** Start Data section **

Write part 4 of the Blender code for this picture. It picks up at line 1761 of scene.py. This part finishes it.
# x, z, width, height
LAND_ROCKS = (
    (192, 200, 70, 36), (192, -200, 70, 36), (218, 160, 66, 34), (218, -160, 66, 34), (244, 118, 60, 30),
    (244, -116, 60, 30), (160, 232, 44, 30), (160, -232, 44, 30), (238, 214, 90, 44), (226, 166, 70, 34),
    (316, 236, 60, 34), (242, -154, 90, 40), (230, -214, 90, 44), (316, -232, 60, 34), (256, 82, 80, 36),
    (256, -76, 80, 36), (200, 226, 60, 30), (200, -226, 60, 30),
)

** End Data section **

Write out the listing once more, matching it exactly.

Write part 4 of the Blender code for this picture. It picks up at line 1761 of scene.py. This part finishes it.
# x, z, width, height
LAND_ROCKS = (
    (192, 200, 70, 36), (192, -200, 70, 36), (218, 160, 66, 34), (218, -160, 66, 34), (244, 118, 60, 30),
    (244, -116, 60, 30), (160, 232, 44, 30), (160, -232, 44, 30), (238, 214, 90, 44), (226, 166, 70, 34),
    (316, 236, 60, 34), (242, -154, 90, 40), (230, -214, 90, 44), (316, -232, 60, 34), (256, 82, 80, 36),
    (256, -76, 80, 36), (200, 226, 60, 30), (200, -226, 60, 30),
)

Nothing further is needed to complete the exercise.